Last came the desserts, prunes à la syrah, granité aux poivres and noir, prunes in syrah with a pepper granité, and dark chocolate sorbet atop a chocolate tart. Both of which left me rather unfulfilled. The syrah was way to overbearing on the prune ices, making it very difficult to taste anything remotely plum-related. And the chocolate could have benefited from a little fleur de sel, the presence of which always seems to make chocolate desserts more interesting.

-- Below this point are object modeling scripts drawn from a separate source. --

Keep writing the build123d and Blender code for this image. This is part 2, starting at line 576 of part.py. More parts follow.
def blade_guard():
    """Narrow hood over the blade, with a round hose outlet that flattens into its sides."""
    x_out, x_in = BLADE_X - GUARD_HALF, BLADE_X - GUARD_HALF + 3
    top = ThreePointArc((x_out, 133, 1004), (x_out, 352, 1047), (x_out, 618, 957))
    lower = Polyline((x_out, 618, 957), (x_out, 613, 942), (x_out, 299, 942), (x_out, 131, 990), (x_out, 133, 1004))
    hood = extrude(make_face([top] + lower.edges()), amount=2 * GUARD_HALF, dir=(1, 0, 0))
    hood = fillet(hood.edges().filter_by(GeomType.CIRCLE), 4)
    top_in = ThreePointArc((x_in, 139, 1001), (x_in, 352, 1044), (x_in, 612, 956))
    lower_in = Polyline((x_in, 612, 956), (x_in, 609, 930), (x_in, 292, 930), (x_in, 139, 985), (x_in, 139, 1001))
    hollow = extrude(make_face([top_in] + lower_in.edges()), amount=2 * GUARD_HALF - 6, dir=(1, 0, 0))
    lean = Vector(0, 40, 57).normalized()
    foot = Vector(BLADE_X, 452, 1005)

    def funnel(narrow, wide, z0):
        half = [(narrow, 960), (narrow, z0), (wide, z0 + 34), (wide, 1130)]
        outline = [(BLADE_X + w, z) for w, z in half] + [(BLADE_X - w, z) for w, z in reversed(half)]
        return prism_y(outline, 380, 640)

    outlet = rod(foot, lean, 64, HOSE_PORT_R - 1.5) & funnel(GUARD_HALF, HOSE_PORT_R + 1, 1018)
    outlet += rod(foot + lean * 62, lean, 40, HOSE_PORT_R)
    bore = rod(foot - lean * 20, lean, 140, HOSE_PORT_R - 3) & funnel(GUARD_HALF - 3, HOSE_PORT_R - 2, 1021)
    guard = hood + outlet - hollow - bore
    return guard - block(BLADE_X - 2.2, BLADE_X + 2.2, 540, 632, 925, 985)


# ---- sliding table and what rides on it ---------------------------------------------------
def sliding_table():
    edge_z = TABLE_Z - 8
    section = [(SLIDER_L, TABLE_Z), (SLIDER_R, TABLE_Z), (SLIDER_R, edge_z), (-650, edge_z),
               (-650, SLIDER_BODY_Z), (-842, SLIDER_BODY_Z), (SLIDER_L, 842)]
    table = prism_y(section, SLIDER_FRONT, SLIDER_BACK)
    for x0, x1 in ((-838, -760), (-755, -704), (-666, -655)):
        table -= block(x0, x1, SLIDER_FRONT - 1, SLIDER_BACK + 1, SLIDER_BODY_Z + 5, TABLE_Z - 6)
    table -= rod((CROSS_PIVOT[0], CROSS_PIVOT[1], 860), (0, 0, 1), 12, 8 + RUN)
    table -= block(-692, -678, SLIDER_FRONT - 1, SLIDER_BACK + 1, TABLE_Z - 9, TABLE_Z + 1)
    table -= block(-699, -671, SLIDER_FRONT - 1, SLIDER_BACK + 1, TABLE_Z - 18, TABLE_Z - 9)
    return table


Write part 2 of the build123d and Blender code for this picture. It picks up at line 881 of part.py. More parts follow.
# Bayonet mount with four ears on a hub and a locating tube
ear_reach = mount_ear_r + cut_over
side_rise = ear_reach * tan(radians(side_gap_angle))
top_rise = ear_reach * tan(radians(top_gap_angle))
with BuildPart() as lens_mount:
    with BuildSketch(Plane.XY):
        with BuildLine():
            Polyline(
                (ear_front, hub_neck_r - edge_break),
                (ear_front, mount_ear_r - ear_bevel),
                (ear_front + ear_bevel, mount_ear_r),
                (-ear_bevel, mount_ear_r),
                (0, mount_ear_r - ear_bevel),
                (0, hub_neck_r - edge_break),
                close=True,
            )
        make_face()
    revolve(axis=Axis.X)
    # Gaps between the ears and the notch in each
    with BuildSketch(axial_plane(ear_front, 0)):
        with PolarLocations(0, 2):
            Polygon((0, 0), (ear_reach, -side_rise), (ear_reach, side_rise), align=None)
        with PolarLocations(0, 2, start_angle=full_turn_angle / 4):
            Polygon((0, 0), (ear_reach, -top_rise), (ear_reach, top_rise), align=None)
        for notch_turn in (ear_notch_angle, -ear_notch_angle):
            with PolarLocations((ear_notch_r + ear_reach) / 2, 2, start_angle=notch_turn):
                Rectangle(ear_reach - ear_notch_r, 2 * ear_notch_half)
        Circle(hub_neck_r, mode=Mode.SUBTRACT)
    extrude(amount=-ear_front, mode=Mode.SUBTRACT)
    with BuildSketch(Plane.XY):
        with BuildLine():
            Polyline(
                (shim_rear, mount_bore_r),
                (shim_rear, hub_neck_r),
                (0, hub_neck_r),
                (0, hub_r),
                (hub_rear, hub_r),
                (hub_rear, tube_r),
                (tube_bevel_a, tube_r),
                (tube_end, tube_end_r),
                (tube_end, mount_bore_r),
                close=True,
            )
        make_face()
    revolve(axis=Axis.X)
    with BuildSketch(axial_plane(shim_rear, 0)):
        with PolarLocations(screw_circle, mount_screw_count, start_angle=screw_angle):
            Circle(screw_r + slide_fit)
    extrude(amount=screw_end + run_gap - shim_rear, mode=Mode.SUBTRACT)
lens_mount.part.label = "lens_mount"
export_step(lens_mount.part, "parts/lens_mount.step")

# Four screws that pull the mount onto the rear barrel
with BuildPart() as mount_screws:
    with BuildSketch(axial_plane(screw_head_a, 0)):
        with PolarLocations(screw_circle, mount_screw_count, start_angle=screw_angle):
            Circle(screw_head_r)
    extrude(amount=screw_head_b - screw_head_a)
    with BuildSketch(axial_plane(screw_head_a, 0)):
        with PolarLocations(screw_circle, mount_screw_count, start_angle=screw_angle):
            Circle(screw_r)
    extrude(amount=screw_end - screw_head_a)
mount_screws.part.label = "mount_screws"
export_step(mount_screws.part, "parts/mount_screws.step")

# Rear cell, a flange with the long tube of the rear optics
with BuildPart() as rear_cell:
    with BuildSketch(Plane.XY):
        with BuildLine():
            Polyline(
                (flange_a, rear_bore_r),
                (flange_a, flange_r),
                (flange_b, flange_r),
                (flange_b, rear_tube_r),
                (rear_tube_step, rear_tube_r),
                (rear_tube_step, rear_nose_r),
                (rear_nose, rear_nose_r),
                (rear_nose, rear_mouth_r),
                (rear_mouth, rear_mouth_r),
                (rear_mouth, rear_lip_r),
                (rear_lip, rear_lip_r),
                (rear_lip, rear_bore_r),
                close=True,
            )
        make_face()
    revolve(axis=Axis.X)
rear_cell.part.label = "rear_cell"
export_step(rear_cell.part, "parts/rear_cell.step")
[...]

The highlight desserts came along with he bon bon trolley where, as usual, I opted for one of everything. Particularly interesting was the raspberry cheesecake which was just under-sweetened and even a bit salty, to actually exaggerate the flavor of cheese. The texture of this was light and fluffy, unique for cheesecake. I also very much enjoyed a small cake of pistachio, raisin, and coconut. The small cake was mostly fruit and nuts using the bread only as a binder to hold everything together. While the waiter was working hard at the bon bon trolley, another waiter brought me a warm prune petit four that had just a slight smell of coffee. What a difference a warm pastry makes.
A waiter placed a lemon scented marshmallow in my hand, as if I didn't have any say in the matter (I dislike marshmallows very much and this one was no different). One of the petits fours from the bon bon trolley had a hidden surprise on the bottom, which when flipped over, revealed the Guy Savoy logo.
I was disappointed by the vanilla and chocolate macarons which were very hard; but, I liked the cherry Madeleine. The Madeleine actually didn't come from the dessert trolley, it was brought out warm from the kitchen. Again, what a difference a warm pastry can make.
Overall, I enjoyed my experience at Guy Savoy; but it was underwhelming. The restaurant remains so traditional at its core that it seemed afraid to take risks. A lot of the dishes were a bit bland and at times, frankly, boring. Some of the dishes, particularly the all chestnuts dish, had tremendous potential but materialized to be only fair. Would I return here? Absolutely; but not too soon, there are too many other restaurants in this city!